Lyle revealed that between age six and eight, his father had sexual contact with him as well. Lyle said that they would have talks and “he would fondle me and asked me to do the same with him. ”

“We would be in the bathroom and he would put me on my knees and he would guide me on my movements and I would have oral sex with him,” he revealed, before breaking down crying. He also admitted that his father would use objects such as a tooth brush and a shaving utensil and tried to anally penetrate him.

“He raped me,” he said.

4. Lyle molested Erik

Lyle admitted he molested his brother during the trial.

“I took him out to the woods … and I took a tooth brush also and I played with Erik in the same way,” he said. “And I’m sorry.” When the camera panned to Erik, you could see him break down in the courtroom.

5. Lyle slept in a bed with his mom

Lyle was asked whether he still slept in the same bed as his mother when he was 11 or 12 years old. When he said that he sometimes would, he was asked, “did you touch your mom?”

“Yes,” he admitted, to which he was asked, “where did you touch her?” “Everywhere,” revealed Lyle.

However, abuse claims were denied by their mother Kitty’s brother, Brian Anderson, who deemed it “absolute insanity.”

6. Erik wrote a script eerily similar to the murders

Erik would write murder mysteries with his friend, Craig Cignarelli. Erik once wrote a screenplay about a boy who killed his parents to collect insurance.

“As time went by, Erik took that screenplay and reworded the first four or five pages to reword what exactly happened at the scene of the crime, so people thought, well maybe this was the precursor to what actually happened,” said Cignarelli.

7. Burglaries

When they were young, the brothers started to hang out with a bad crowd and did “hot prowls,” where they would sneak into a house and think about committing a burglary.
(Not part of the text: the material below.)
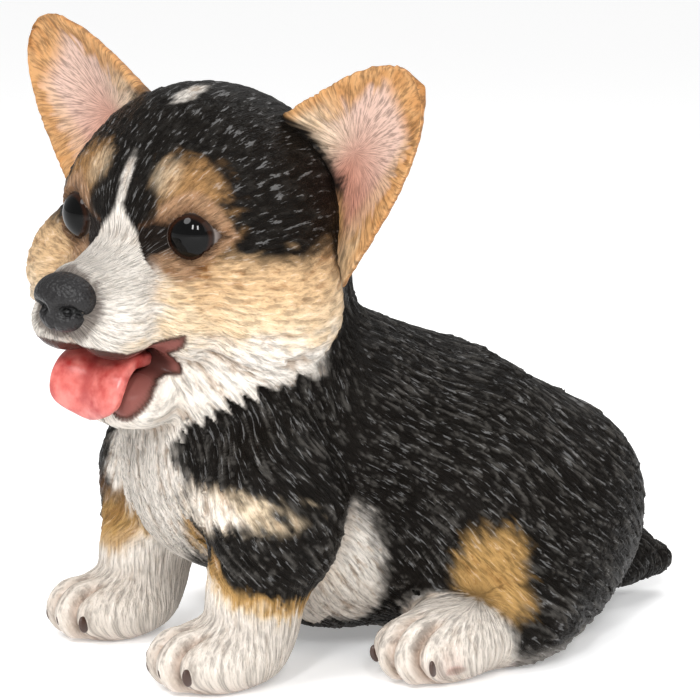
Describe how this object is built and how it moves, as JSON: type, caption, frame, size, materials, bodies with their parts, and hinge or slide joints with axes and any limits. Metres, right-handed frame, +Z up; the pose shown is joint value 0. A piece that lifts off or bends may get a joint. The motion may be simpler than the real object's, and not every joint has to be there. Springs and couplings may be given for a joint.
{
  "type": "seated puppy figurine",
  "caption": "Hand-painted seated puppy figurine with a turned head, upright ears, open mouth and tongue; rests on its flat underside.",
  "frame": {"origin": "middle of the bounding box in plan, on the surface the figurine stands on", "axes": "+Z up, the dog's body faces -Y, +X is the dog's left side"},
  "size_m": [0.1242, 0.1994, 0.1603],
  "materials": {
    "black_coat": "matt hand-painted cast stone, fine fur relief, dry-brushed",
    "face_coat": "matt hand-painted cast stone, black, tan and white fur",
    "white_coat": "matt hand-painted cast stone, white fur",
    "tongue_pink": "gloss-varnished coral pink",
    "nose_black": "satin charcoal, pebbled",
    "ear_coat": "matt, tan rim and pink lining",
    "eye_glass": "polished dark brown and black glass",
    "dowel_steel": "plain steel rod"
  },
  "bodies": {
    "root": {"body": "black_coat", "head": "face_coat", "lower_jaw": "white_coat", "tongue": "tongue_pink", "nose": "nose_black", "left_ear": "ear_coat", "right_ear": "ear_coat", "left_eye": "eye_glass", "right_eye": "eye_glass", "left_foreleg": "white_coat", "right_foreleg": "white_coat", "left_hind_foot": "white_coat", "right_hind_foot": "white_coat", "tail": "black_coat", "neck_dowel": "dowel_steel"}
  },
  "joints": []
}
Lyle Menendez eventually committed a burglary with a group of his friends. When Erik saw that, he felt like he had to one-up his brother and did the same thing.

The prosecutor in the case, Pam Bozanich, said that they would back a moving van up to a house and clean it out while no one was home.

They eventually got arrested and according to Kitty’s brother, their father Jose decided that he was going to put it to rest and went to all the houses and wrote a check for the value of things missing.

8. Their mother tried to run away before she was shot

According to neighbor Alicia Hercz, the brothers went after their mother in “the most horrible way.” During the shooting, the brothers reloaded their guns and came back to finish their mother off while she begged for her life. Erik testified she got up to run during the shootings. Lyle also testified that his dad was coming forward in his direction while he fired directly at him.

“I heard a noise from my mom,” said Erik. “I just ran out of the room.”

“I ran around and shot my mom. I shot her close,” added Lyle.

“We fired many, many times,” he continued. “There was glass everywhere and you could hear the ringing noises from the booms and smoke from the guns.”

9. They went on a spending spree after parent’s death

According to multiple sources, five weeks after the murders, the brothers received an insurance policy payout of $400,000 and went on a huge spending spree, buying a Rolex, a Porsche and a restaurant in New Jersey.

During an interview with Barbara Walters in 1996, Erik said, “well, that’s not really what happened. Lyle didn’t buy anything without first approving it with our uncle and aunt. This idea of a mass spending spree is a figment.”

“Truth and Lies: The Menendez Brothers” airs Thursday at 9 p.m. PT on ABC.